I am not against voting here. I am saying need not be done in Linux. The
last piece of software running before powering down is EL3 and it should
so the voting. I can understand for devices controlled in/by Linux. EL3
firmware controls the CPU PM, so that needs to vote and by that it's
assumed nothing is running in lower EL in that path.

> Even with all the unnecessary flushing it is totally worth it. OSI helps
> alleviates this a bit because it embodies the same CPU PD concepts at
> its core. Imagine if you didn't have CPU PM domain, the every CPU would
> be flushing RPMH request, whenever they power down, because you never know
> when all CPUs are going to be powered down at the same time. That is the
> biggest benefit of OSI over PC mode in PSCI.
>

I am not saying every CPU needs to do that, last CPU can do that in PSCI.
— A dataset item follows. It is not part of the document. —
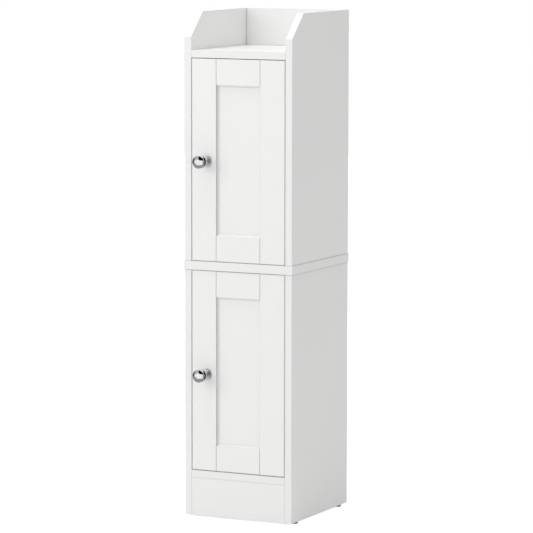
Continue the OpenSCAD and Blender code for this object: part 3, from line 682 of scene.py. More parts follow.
class Finishes:
    """Every finish of the cabinet, built once."""

    def __init__(self) -> None:
        """Builds every finish."""
        effects = EffectLibrary()
        kinds = [
            WhiteSurface(
                Slot.BOARD, srgb(240, 240, 239), clean=0.38, dulled=0.5,
                grain_scale=1500.0, grain_depth=0.02 * MM,
            ),
            WhiteSurface(
                Slot.DOOR, srgb(241, 241, 240), clean=0.3, dulled=0.42,
                grain_scale=620.0, grain_depth=0.015 * MM,
                # The doors take a much stronger painted shade in their recess grooves and gaps.
                painted_shade_onset=0.62, painted_shade_amount=1.0, painted_shade_colour=srgb(40, 39, 37),
            ),
            WhiteSurface(
                Slot.BACK, srgb(236, 236, 234), clean=0.45, dulled=0.6,
                grain_scale=900.0, grain_depth=0.03 * MM,
            ),
            PlatedMetal(
                Slot.CHROME, srgb(238, 239, 240), srgb(228, 229, 230), clean=0.02, dulled=0.06,
                marks_scale=120.0, grain_scale=900.0, grain_depth=0.0005 * MM,
            ),
            PlatedMetal(
                Slot.STEEL, srgb(196, 197, 198), srgb(176, 176, 174), clean=0.22, dulled=0.38,
                marks_scale=90.0, grain_scale=1400.0, grain_depth=0.02 * MM,
            ),
            MouldedPlastic(
                Slot.GREY_PLASTIC, srgb(112, 113, 116), srgb(150, 150, 150), clean=0.45, dulled=0.6,
            ),
            MouldedPlastic(
                Slot.WHITE_PLASTIC, srgb(236, 236, 232), srgb(222, 220, 214), clean=0.35, dulled=0.5,
            ),
            SinteredMagnet(),
            BareBeech(),
        ]
        self.by_slot = {kind.slot: kind.material(effects) for kind in kinds}
        self.core = PressedChips().material(effects)

    def __getitem__(self, slot: Slot) -> bpy.types.Material:
        """The finish that belongs to a material slot."""
        return self.by_slot[slot]


def arc(centre: tuple[float, float], radius: float, start: float, end: float, steps: int) -> Profile:
    """Points along an arc, from one angle to another in degrees."""
    angles = [math.radians(start + (end - start) * step / steps) for step in range(steps + 1)]
    return [(centre[0] + radius * math.cos(a), centre[1] + radius * math.sin(a)) for a in angles]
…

> > > > 2. If PSCI is used on this platform, how does it work/co-exist ?
> > > Yes PSCI is used in this platform. ATF is the firmware and that supports
> > > only Platform Coordinated. This SoC uses cpuidle and the regular PSCI
> > > methods to power off the domain from the firmware. However, Linux has
> > > responsibilities that it needs to complete before the power down can be
> > > beneficial.
> > >
> >
> > I understand the need to inform RPMH. So I take only reason to do that
> > in Linux is TF-A doesn't have any support to talk to RPMH ?
> >
> It may or may not, depending on which firmware you talk to. But consider
> this, if the firmware votes for lowering resource state, it is doing it
> for its exception level and not for Linux. So Linux has to take care of
> its own.
>

Oh interesting, wasn't aware RPMH really needs to care about exception
level. For me, we know CPU is powering down, so it needs to release all
the resource. RPMH needs to know that and any exception level can let
RPMH know that. Sorry may be I don't have enough knowledge on SDM SoC.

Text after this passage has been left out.